Dan Locklair’s music is commercially available on the Naxos, Koch International Classics, Albany, Ondine, Gasparo, Gothic, Loft, Capstone, Priory, and Regent, labels, among others. His primary publishers are Subito Music Publishing and Ricordi [Boosey & Hawkes and Hal Leonard, U.S. agents]. He is listed in numerous biographical dictionaries, including the International Who’s Who In Music, Contemporary American Composers, Dictionary Of Distinguished Americans, Dictionary Of International Biography and Baker’s Biographical Dictionary Of Musicians (1996 ed.).

A native of Charlotte, North Carolina (USA), Dan Locklair holds a Master of Sacred Music degree from the School of Sacred Music of Union Theological Seminary in New York City and a Doctor of Musical Arts degree from the Eastman School of Music in Rochester, New York. His former teachers have included Joseph Goodman, Ezra Laderman, Samuel Adler and Joseph Schwantner (composition), as well as Donna Robertson, Robert Baker and David Craighead (organ).

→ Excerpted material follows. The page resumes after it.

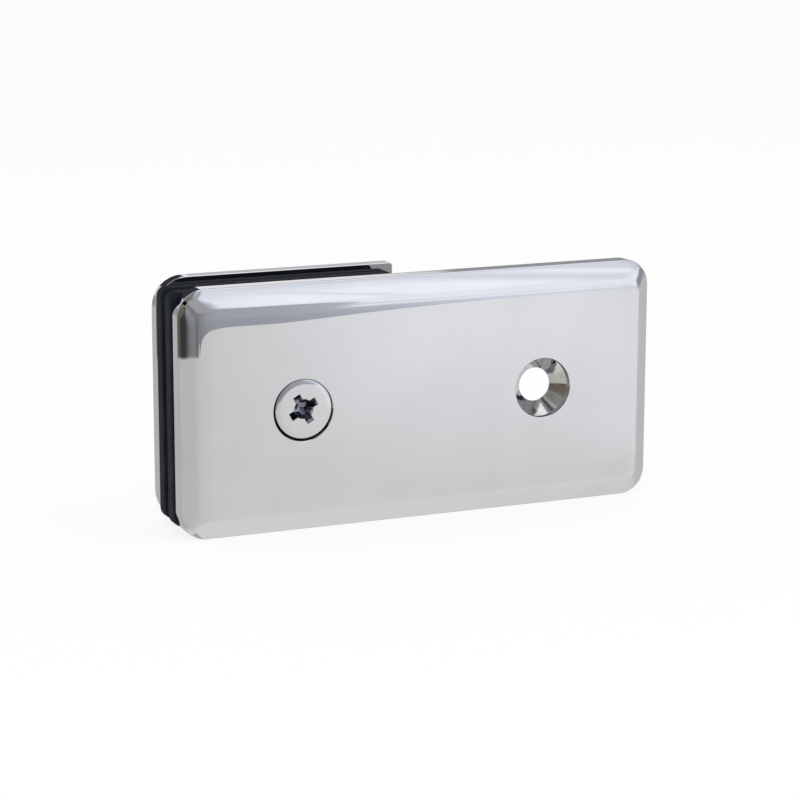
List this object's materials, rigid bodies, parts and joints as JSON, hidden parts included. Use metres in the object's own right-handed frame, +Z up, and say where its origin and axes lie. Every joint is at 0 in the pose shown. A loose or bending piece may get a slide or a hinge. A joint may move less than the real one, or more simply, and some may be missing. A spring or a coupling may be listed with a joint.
{
  "type": "glass clamp",
  "caption": "Bevelled clamp that grips a drilled sheet of glass behind one half between soft pads, drawn up by a countersunk screw, and is screwed to a wall or post by the other half.",
  "frame": {"origin": "centre of the front plate's rear face, which lies on the wall", "axes": "+X along the plate towards the wall half, +Y out of the front plate's rear face into the wall, +Z up the plate's height; the glass is held at -X and the face that shows looks along -Y"},
  "size_m": [0.1036, 0.0219, 0.0504],
  "materials": {
    "plate_chrome": "polished",
    "screw_chrome": "polished",
    "pad_rubber": "matt",
    "bush_plastic": "moulded"
  },
  "bodies": {
    "front": {"front_plate": "plate_chrome", "front_gasket": "pad_rubber"},
    "screw": {"clamp_screw": "screw_chrome"},
    "bush": {"glass_bush": "bush_plastic"},
    "back": {"back_plate": "plate_chrome", "back_gasket": "pad_rubber"}
  },
  "joints": [
    {"name": "back_slide", "type": "slide", "parent": "front", "child": "bush", "axis": [0, 1, 0], "range_m": [-0.0006, 0.008]},
    {"name": "screw_turn", "type": "hinge", "parent": "front", "child": "screw", "pos_m": [-0.02635, 0, 0], "axis": [0, -1, 0], "range_deg": [-216, 2880]},
    {"name": "back_swivel", "type": "hinge", "parent": "bush", "child": "back", "pos_m": [-0.02635, 0, 0], "axis": [0, 1, 0], "continuous": true}
  ],
  "couplings": [
    {"joint": "screw_turn", "follows": "back_slide", "rad_per_m": 6283.1}
  ]
}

A professional organist at the age of fourteen, Dan Locklair’s past organ recitals have included New York City performances at the Cathedral of St. John the Divine, St. Thomas Church and St. Patrick’s Cathedral. Prior to coming to Winston-Salem, from 1973 to 1982 he was Church Musician of First Presbyterian Church in Binghamton, New York, and an Instructor of Music at Hartwick College in Oneonta, New York.

Dr. Locklair is currently Composer-in-Residence and Professor of Music at Wake Forest University in Winston-Salem, North Carolina. He lives in Winston-Salem, North Carolina with his wife, Paula Welshimer Locklair, Vice President of Old Salem Museums and Gardens.